Begin
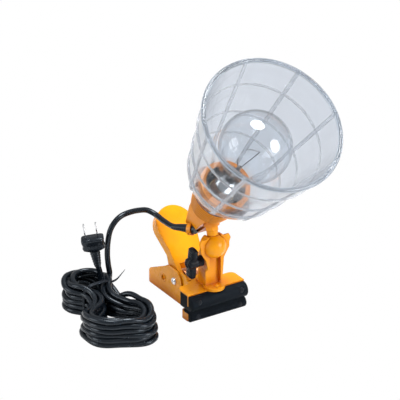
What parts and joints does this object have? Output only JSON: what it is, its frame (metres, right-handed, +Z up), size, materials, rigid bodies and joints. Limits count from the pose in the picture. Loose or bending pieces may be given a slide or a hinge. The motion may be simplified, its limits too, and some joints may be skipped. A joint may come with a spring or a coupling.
{
  "type": "clip-on work lamp",
  "caption": "Clip-on lamp: sprung steel clamp with rubber jaws, ball-jointed arm locked by a wing knob, screw lampholder and clear cup guard.",
  "frame": {"origin": "on the ground straight under the hinge pin, in the middle of the lower jaw plate", "axes": "+X across the clamp to the right as seen from the jaws, +Y back towards the handles, +Z up; the jaws face -Y"},
  "size_m": [0.222, 0.2726, 0.3051],
  "materials": {
    "paint": "gloss orange-yellow enamel on pressed steel",
    "jaw_rubber": "matte black moulded rubber",
    "rivet_black": "black",
    "bright_steel": "bright plated",
    "spring_steel": "copper-brown oiled spring wire",
    "knob_plastic": "black moulded, half gloss",
    "brass": "plain",
    "bakelite": "black moulded",
    "wire_insulation": "white insulation",
    "cord_rubber": "black flexible sheath, half matte",
    "guard_clear": "clear moulded, faint blue-grey tint",
    "bulb_glass": "clear blown glass",
    "cap_metal": "brass-toned rolled thread",
    "black_glass": "black glass insulator",
    "fine_wire": "dark wire",
    "tie_plastic": "black twist tie"
  },
  "bodies": {
    "lower": {"lower_jaw_plate": "paint", "lower_jaw_pad": "jaw_rubber", "lower_pad_rivets": "rivet_black", "hinge_pin": "bright_steel", "pin_clip": "bright_steel", "torsion_spring": "spring_steel", "cord_lead": "cord_rubber", "cord_hank": "cord_rubber", "cord_tail": "cord_rubber", "cord_tie": "tie_plastic", "plug_body": "cord_rubber", "plug_blades": "brass"},
    "upper": {"upper_jaw_plate": "paint", "upper_jaw_pad": "jaw_rubber", "upper_pad_rivets": "rivet_black", "arm_post": "paint", "clamp_plate": "paint", "post_rivets": "paint", "clamp_bolt": "bright_steel", "knob_washer": "bright_steel"},
    "knob": {"wing_knob": "knob_plastic", "knob_insert": "brass"},
    "ball": {"swivel_ball": "paint"},
    "head": {"ball_stem": "paint", "stem_nut": "paint", "housing_base": "paint", "socket_cover": "paint", "cover_screws": "bright_steel", "socket_body": "bakelite", "screw_shell": "brass", "centre_contact": "brass", "terminals": "brass", "lead_wires": "wire_insulation", "cord_bush": "cord_rubber", "guard": "guard_clear", "guard_screws": "bright_steel", "bulb_glass": "bulb_glass", "bulb_cap": "cap_metal", "bulb_insulator": "black_glass", "bulb_contact": "cap_metal", "bulb_mount": "bulb_glass", "bulb_leads": "fine_wire", "bulb_filament": "fine_wire"}
  },
  "joints": [
    {"name": "jaw_open", "type": "hinge", "parent": "lower", "child": "upper", "pos_m": [0, 0, 0.0227], "axis": [-1, 0, 0], "range_deg": [0, 35], "stiffness_Nm_per_rad": 1.6, "springref_deg": -28.65, "deforming": ["torsion_spring", "cord_lead"]},
    {"name": "ball_tilt", "type": "hinge", "parent": "upper", "child": "ball", "pos_m": [0, -0.0449, 0.0778], "axis": [1, 0, 0], "range_deg": [-30, 35], "deforming": ["cord_lead"]},
    {"name": "head_swivel", "type": "hinge", "parent": "ball", "child": "head", "pos_m": [0, -0.0449, 0.0778], "axis": [0, 0.2079, 0.9781], "range_deg": [-90, 90], "deforming": ["cord_lead"]},
    {"name": "knob_turn", "type": "hinge", "parent": "upper", "child": "knob", "pos_m": [0, -0.0371, 0.0602], "axis": [-1, 0, 0], "continuous": true}
  ]
}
End
> PROBLEM REQUIREMENTS: Check each line above for the string "from", then copy the ones that have it.

> THE ANSWER:
What parts and joints does this object have? Output only JSON: what it is, its frame (metres, right-handed, +Z up), size, materials, rigid bodies and joints. Limits count from the pose in the picture. Loose or bending pieces may be given a slide or a hinge. The motion may be simplified, its limits too, and some joints may be skipped. A joint may come with a spring or a coupling.
  "frame": {"origin": "on the ground straight under the hinge pin, in the middle of the lower jaw plate", "axes": "+X across the clamp to the right as seen from the jaws, +Y back towards the handles, +Z up; the jaws face -Y"},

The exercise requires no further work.